— START OF RECORDS SUPPLIED —

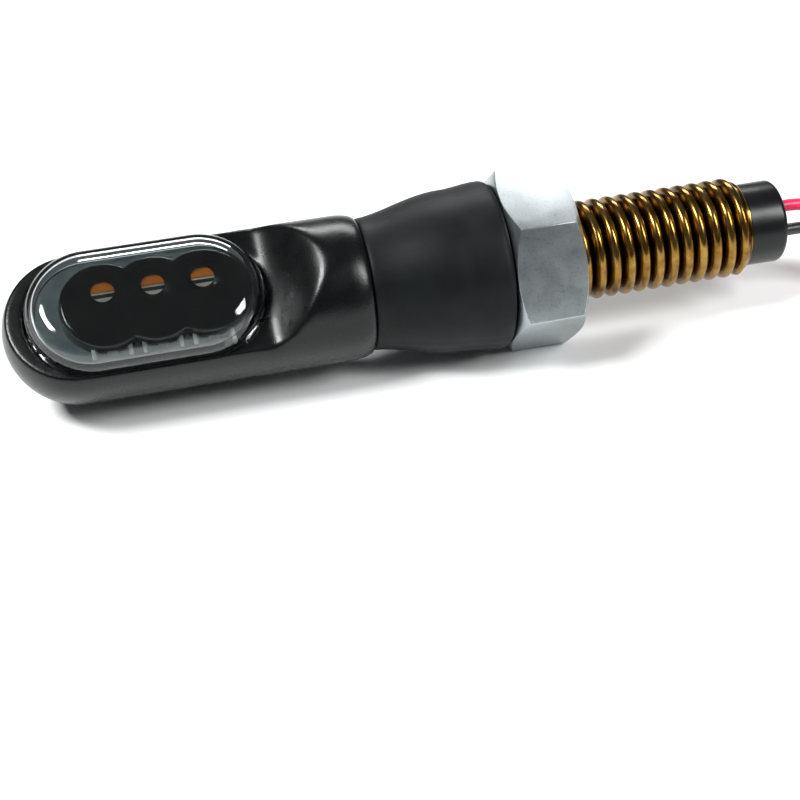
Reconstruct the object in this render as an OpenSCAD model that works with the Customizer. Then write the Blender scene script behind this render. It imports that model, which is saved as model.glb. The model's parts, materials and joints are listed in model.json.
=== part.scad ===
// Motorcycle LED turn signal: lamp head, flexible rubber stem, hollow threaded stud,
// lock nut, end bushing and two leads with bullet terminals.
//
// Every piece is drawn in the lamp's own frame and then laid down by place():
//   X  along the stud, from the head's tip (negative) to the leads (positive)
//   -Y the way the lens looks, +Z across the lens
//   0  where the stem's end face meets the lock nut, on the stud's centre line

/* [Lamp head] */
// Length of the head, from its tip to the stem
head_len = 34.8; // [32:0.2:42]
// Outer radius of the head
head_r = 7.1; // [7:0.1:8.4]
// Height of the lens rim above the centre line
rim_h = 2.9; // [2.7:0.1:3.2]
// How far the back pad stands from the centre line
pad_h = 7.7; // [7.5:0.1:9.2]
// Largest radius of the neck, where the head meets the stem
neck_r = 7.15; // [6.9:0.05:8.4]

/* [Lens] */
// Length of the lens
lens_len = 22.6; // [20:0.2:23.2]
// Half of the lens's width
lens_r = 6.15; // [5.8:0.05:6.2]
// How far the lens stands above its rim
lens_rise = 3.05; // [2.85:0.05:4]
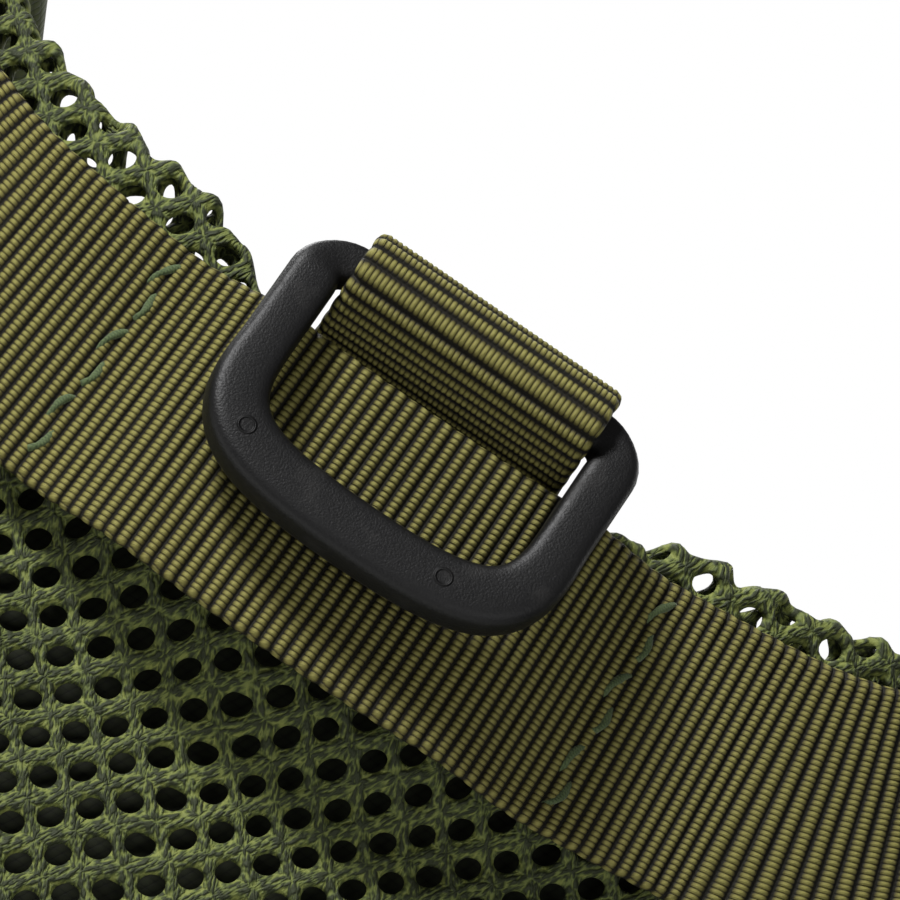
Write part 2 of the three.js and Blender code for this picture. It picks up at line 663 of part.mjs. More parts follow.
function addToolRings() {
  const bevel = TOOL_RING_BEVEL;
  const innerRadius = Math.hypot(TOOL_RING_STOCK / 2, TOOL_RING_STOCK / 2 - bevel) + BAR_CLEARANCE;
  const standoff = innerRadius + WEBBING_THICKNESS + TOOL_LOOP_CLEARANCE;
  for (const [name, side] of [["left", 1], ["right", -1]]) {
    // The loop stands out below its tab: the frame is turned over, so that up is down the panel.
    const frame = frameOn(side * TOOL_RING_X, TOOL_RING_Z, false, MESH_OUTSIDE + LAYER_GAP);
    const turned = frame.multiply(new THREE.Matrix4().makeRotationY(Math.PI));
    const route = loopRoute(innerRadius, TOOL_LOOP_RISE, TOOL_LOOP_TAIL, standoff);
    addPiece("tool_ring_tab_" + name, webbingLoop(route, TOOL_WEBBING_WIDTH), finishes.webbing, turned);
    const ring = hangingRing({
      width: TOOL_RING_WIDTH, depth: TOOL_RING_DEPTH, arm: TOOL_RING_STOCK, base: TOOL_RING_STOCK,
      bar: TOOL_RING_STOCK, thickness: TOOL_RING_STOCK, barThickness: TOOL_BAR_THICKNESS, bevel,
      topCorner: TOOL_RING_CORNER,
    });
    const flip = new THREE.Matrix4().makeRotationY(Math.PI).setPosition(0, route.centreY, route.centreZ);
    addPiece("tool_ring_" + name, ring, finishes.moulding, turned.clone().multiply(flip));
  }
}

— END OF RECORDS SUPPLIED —

Quote in full each line from the top of the records above through the line with "neck_r = 7.15; // [6.9:0.05:8.4]"; stop after that line.

• [EXERCISE RESPONSE]:
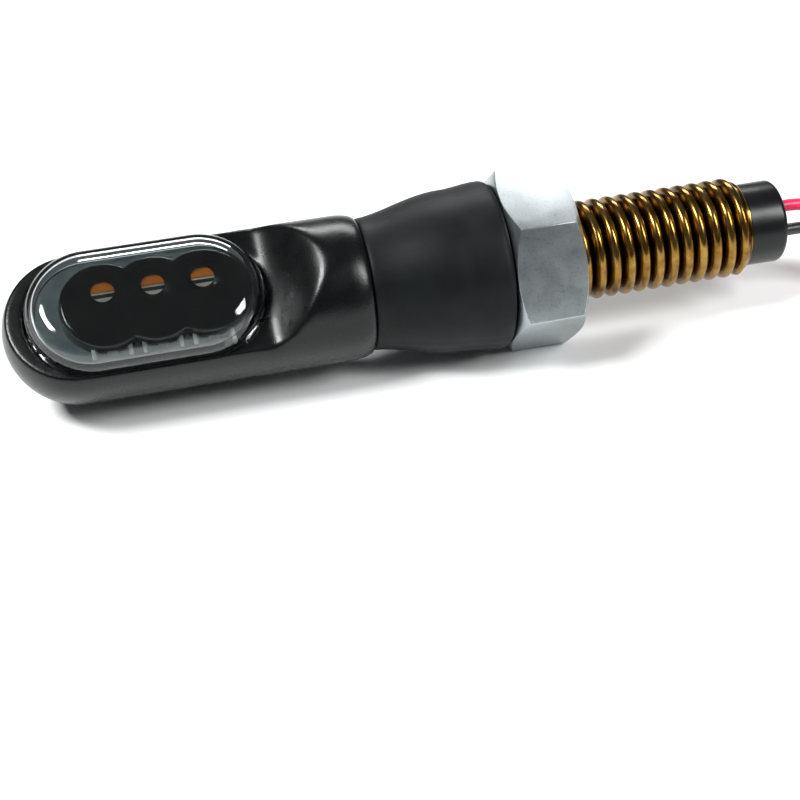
Reconstruct the object in this render as an OpenSCAD model that works with the Customizer. Then write the Blender scene script behind this render. It imports that model, which is saved as model.glb. The model's parts, materials and joints are listed in model.json.
=== part.scad ===
// Motorcycle LED turn signal: lamp head, flexible rubber stem, hollow threaded stud,
// lock nut, end bushing and two leads with bullet terminals.
//
// Every piece is drawn in the lamp's own frame and then laid down by place():
//   X  along the stud, from the head's tip (negative) to the leads (positive)
//   -Y the way the lens looks, +Z across the lens
//   0  where the stem's end face meets the lock nut, on the stud's centre line

/* [Lamp head] */
// Length of the head, from its tip to the stem
head_len = 34.8; // [32:0.2:42]
// Outer radius of the head
head_r = 7.1; // [7:0.1:8.4]
// Height of the lens rim above the centre line
rim_h = 2.9; // [2.7:0.1:3.2]
// How far the back pad stands from the centre line
pad_h = 7.7; // [7.5:0.1:9.2]
// Largest radius of the neck, where the head meets the stem
neck_r = 7.15; // [6.9:0.05:8.4]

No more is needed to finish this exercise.